PHILIPPINE President Ferdinand R. Marcos, Jr. on Monday said his government is considering including Japan in its annual military exercises with the United States, amid worsening tensions in the South China Sea.
“We’ll see about that,” he told foreign journalists at a news briefing in Manila. “That may be something that we can study. I for one have no objection to such an idea.”
“I don’t see any reason why Japan should not be part of all those exercises in the future,” he added.
Mr. Marcos also said the three-way agreement among his country, the US and Japan was not directed at anyone and only seeks to boost relations among the three nations.
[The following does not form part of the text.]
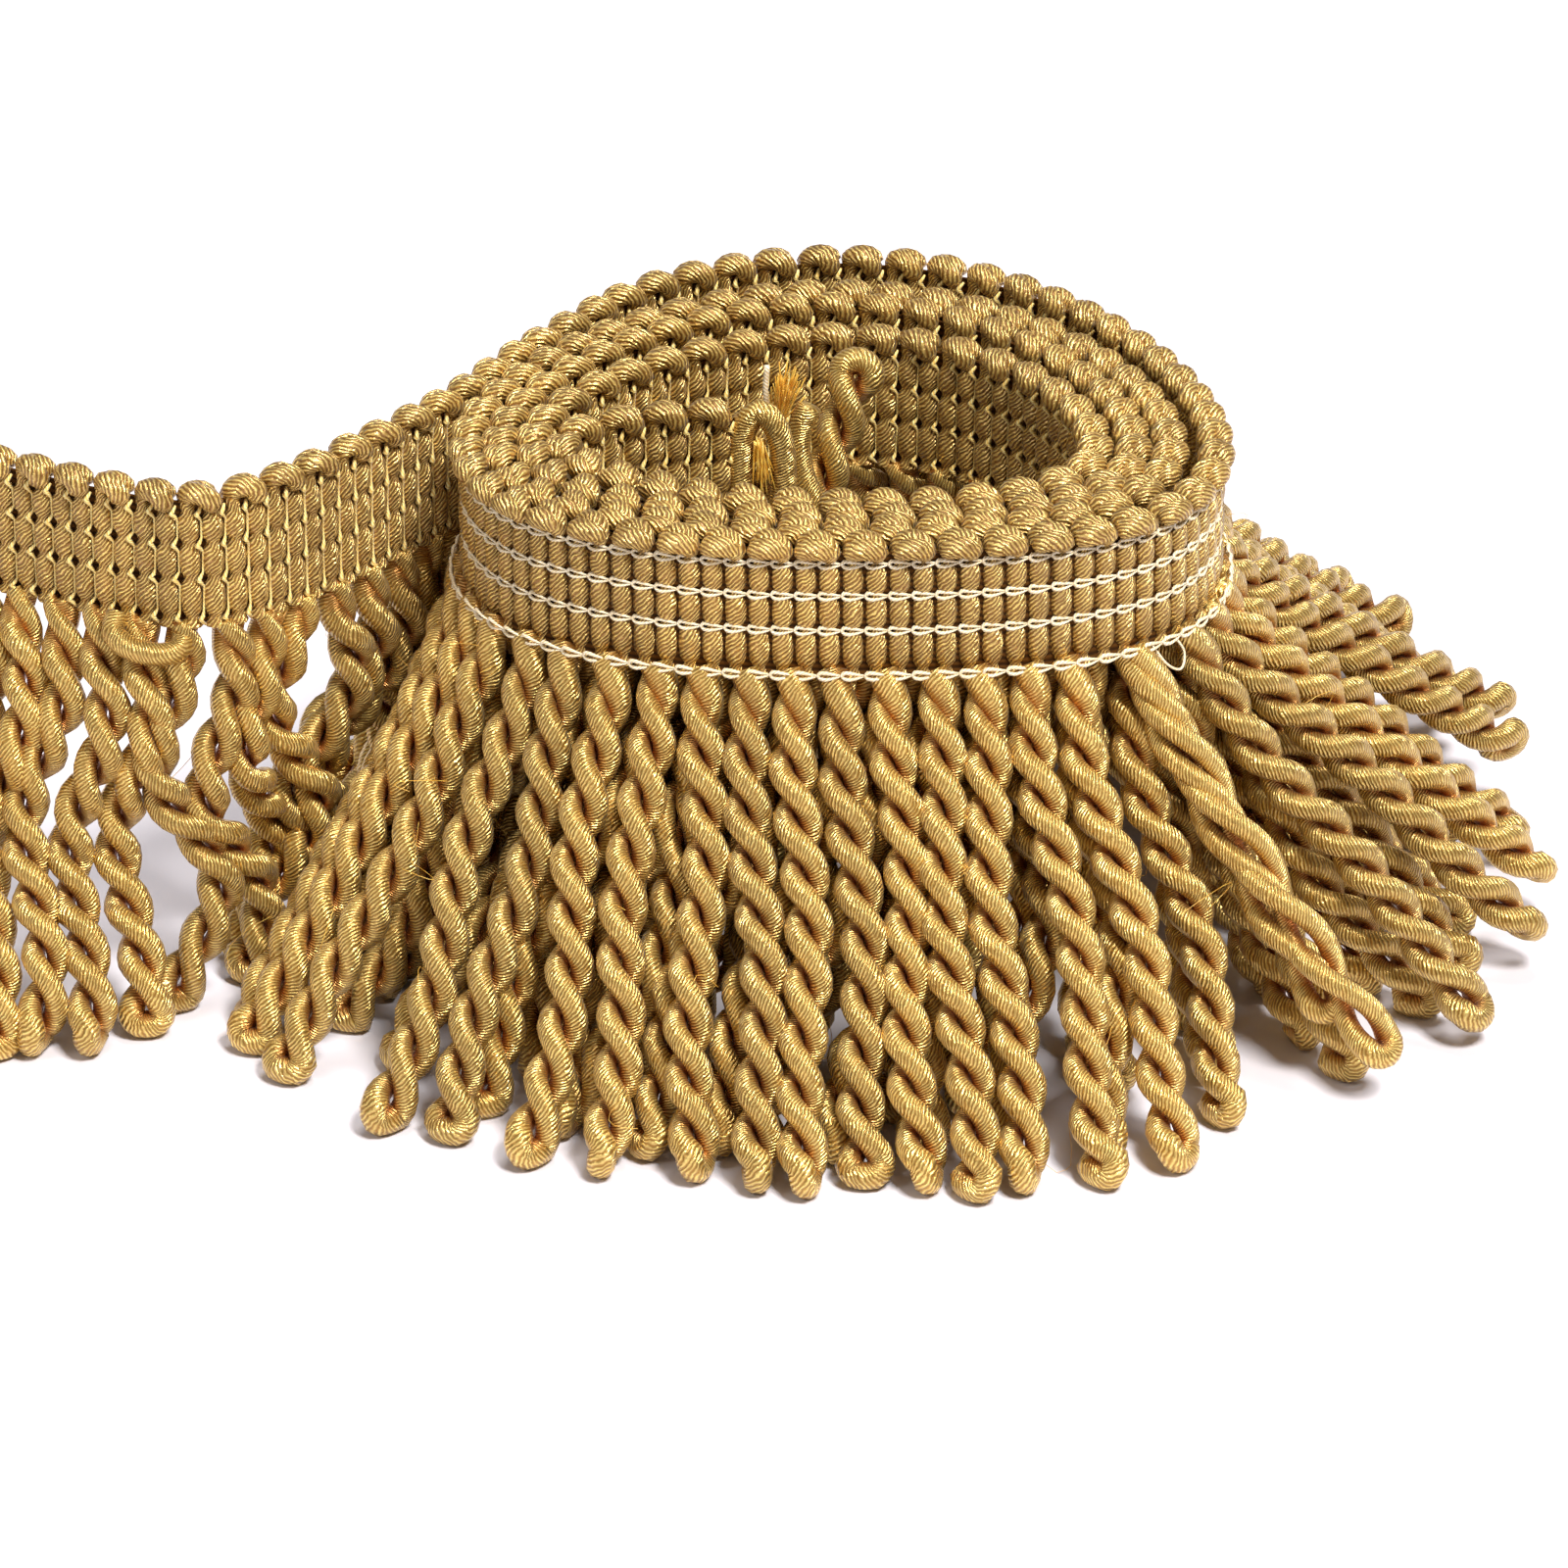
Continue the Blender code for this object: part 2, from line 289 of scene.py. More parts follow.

“Really, what the aim of the trilateral agreement — but it is not only the US Japan and the Philippines — is really to maintain the freedom of navigation along the South China Sea,” he said.
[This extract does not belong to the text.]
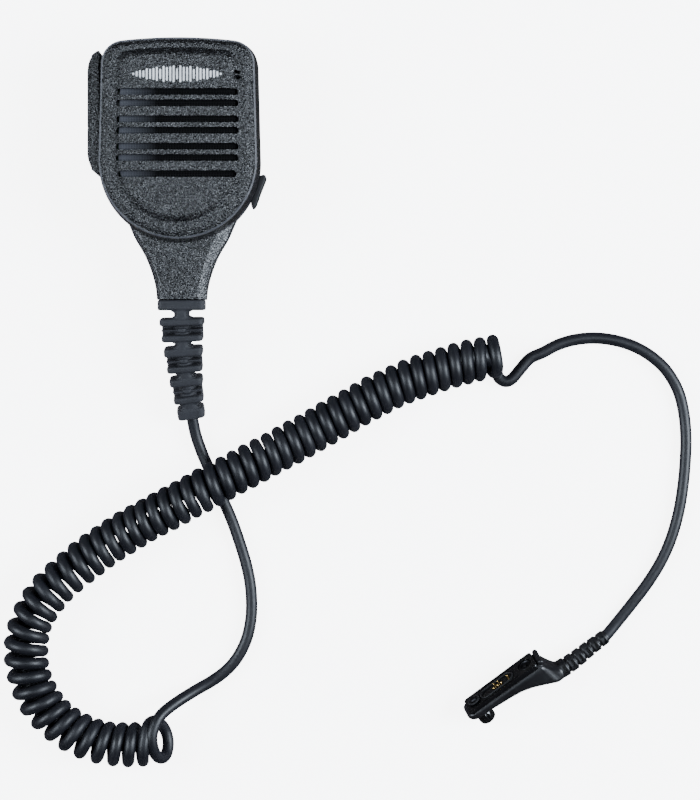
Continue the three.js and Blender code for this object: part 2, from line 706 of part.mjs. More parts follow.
const micBoot = [[3.1, 30.2], [3.7, 30.2], [3.7, 24.6], [0.8, 24.6], [0.8, 25.2], [3.1, 25.2], [3.1, 30.2]];
add(head, "microphone_capsule", rod(...MIC_AT, 2.8, 25.5, 29.2), steel);
add(head, "microphone_boot", turned(micBoot, ...MIC_AT, 16), rubber);

HOUSING_SCREWS.forEach(([x, y], i) => {
  add(head, `housing_screw_${i + 1}`, housingScrew(x, y), steel);
});

add(head, "clip_base", clipBase(), steel);
add(head, "clip_lever", clipLever(), darkPlastic);
add(head, "clip_pin", rodAlong("x", -9.9, 9.9, CLIP_PIN_Y, CLIP_PIN_Z, 1.1), steel);
add(head, "clip_spring", clipSpring(), steel);
add(head, "clip_screw", clipScrew(), steel);

const clampPlate = cut(
  raised(roundedRect(-9, 9, CLAMP_Y - 3, CLAMP_Y + 3, 1), 17.4, 19.2),
  rod(-CLAMP_SCREW_X, CLAMP_Y, 1.3, 17, 20, 10),
  rod(CLAMP_SCREW_X, CLAMP_Y, 1.3, 17, 20, 10),
);
add(head, "cable_clamp", clampPlate, steel);
add(head, "clamp_screw_1", clampScrew(-CLAMP_SCREW_X), steel);
add(head, "clamp_screw_2", clampScrew(CLAMP_SCREW_X), steel);
add(head, "cord_inner_end", rodAlong("y", NECK_END + 8 + GAP, -12, NECK_LEAN / 2, CORD_Z, CORD_RADIUS), cordJacket);

add(part, "cable_boot", cableBoot(), rubber);
add(part, "cord_lead", swept(LEAD_ROUTE, CORD_RADIUS, 8, 24), cordJacket);
add(part, "cord_coil", swept(COIL_ROUTE, COIL_RADIUS, 12, 40), cordJacket);
add(part, "cord_tail", swept(TAIL_ROUTE, CORD_RADIUS, 8, 30), cordJacket);
add(part, "plug_boot", plugBoot(), rubber);

const plug = new THREE.Group();
plug.position.copy(PLUG_AT);
plug.rotation.copy(PLUG_TURN);
part.add(plug);
add(plug, "plug_body", plugBody(), darkPlastic);
add(plug, "contact_block", contactBlock(), darkPlastic);
add(plug, "contact_seal", contactSeal(), rubber);
PIN_PLACES.forEach(([x, y], i) => {
  add(plug, `contact_pin_${i + 1}`, contactPin(x, y), gold);
});
add(plug, "antenna_contact", antennaContact(), gold);
add(plug, "thumb_screw", thumbScrew(), darkPlastic);
add(plug, "screw_ring", screwRing(), steel);

export default part;
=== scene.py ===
# The hand microphone's visual model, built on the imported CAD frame.
# Shapes are worked out in millimetres in the row frame, and objects are stored in metres.
import math

import bmesh
import bpy
from mathutils import Euler, Matrix, Vector


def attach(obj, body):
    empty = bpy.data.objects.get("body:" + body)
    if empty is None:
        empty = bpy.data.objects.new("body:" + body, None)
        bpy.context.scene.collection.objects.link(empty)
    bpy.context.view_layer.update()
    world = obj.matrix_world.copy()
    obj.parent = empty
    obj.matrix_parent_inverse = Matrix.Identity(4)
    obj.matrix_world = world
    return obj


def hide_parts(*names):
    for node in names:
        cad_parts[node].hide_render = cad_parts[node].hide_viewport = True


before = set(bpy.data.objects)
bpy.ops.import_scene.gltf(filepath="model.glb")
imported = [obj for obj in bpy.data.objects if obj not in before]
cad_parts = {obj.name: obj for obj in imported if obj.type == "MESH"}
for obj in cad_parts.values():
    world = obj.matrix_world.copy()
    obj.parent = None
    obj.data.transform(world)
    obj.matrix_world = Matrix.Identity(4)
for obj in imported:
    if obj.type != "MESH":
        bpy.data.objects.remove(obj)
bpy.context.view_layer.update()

MM = 0.001
UP = Vector((0, 0, 1))

# ---- driving dimensions
# head, as in the CAD model
SHIFT_X = 0.673  # the head's middle line
SHELL_HALF_WIDTH = 30.4
SHELL_TOP = 49.0
SHOULDER_TAPER = 0.9
CORNER_RADIUS = 9.5
CROWN_ANGLE = math.radians(6.5)
ARC_Y = 2.6
WALL = 2.2
BACK_Z = 9.0
REAR_RIM_Z = 20.4
FRONT_RIM_Z = 20.8
ROOF_Z = 27.5
PANEL_Z = 33.5
PANEL_HALF_WIDTH = 24.0
PANEL_TOP = 44.4
PANEL_CORNER = 6.0
HOUSING_SCREWS = [(24.5, 38.5), (-24.5, 38.5), (14, -17), (-14, -17)]

SLOT_COUNT = 7
FIRST_SLOT_Y = 27.4
SLOT_PITCH = 10.15
SLOT_STEP = 4.2
SLOT_HALF_LENGTH = 22.8
SLOT_RADIUS = 1.25
MICROPHONE_HOLES_X = 22.2
MICROPHONE_HOLES_Y = (34.8, 32.9)
MARK_Y = 33.9
MARK_HALF_LENGTH = 16.2

CLIP_HUB_Y = 16.0
CLIP_PIN_Y = 23.0
CLIP_PIN_Z = 4.7
CLIP_JAW_Y = -14.0

COVER_ANGLE = math.radians(-20.4)
JACK_Z = 14.6

# cord
CORD_DIAMETER = 4.5
COIL_WIND_RADIUS = 6.3  # from the coil's middle line to the middle of the wire

# plug: x from the tip to the cord, z out of the contact face
PLUG_AT = Vector((122.1, -194.4, 10.1))
PLUG_TURN = Euler((math.radians(-64), math.radians(-4), math.radians(37)), "XYZ")

def add_to_scene(made):
    bpy.context.scene.collection.objects.link(made)


# ---- camera
VIEW_X, VIEW_Y, VIEW_HEIGHT = 64.8, -87.0, 900.0
VIEW_TALL = 308.0  # how much of the floor the picture's long side covers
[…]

He met with US President Joseph R. Biden and Japanese Prime Minister Fumio Kishida in the nations’ first trilateral summit in Washington last week.
The leaders committed to boost ties in maritime security amid China’s growing assertiveness in the waterway.
The death of a Filipino soldier in the South China Sea could be grounds to invoke a mutual defense treaty with the US, Mr. Marcos told reporters.
He also said the Philippines had no plans to further expand US access to military bases in the Philippines.
Last year, the Philippines gave the US access to four more military bases on top of the five existing ones under their Enhanced Defense Cooperation Agreement (EDCA).
The Philippines and the US are set to hold their annual Balikatan (shoulder-to-shoulder) military exercises on April 22 to May 18, with 5,000 Filipino soldiers and 11,000 American servicemen expected to participate.
For the first time, it will be held beyond the Philippines’ 12-nautical mile territorial waters.
The Philippine President said the military exercises would tackle more areas of defense including cybersecurity.
He added that negotiations with Japan for a Reciprocal Access Agreement are almost done, citing the need to work out the logistics of the agreement.
“There aren’t any real conflicts in principle,” Mr. Marcos said. “It’s just a question of getting the language down and defining precisely how it’s going to work.”
Both countries started negotiations on the agreement last year, which would allow forces to be deployed on each other’s soil.
The pact would be submitted to the Philippine Senate and Japanese Legislature for approval.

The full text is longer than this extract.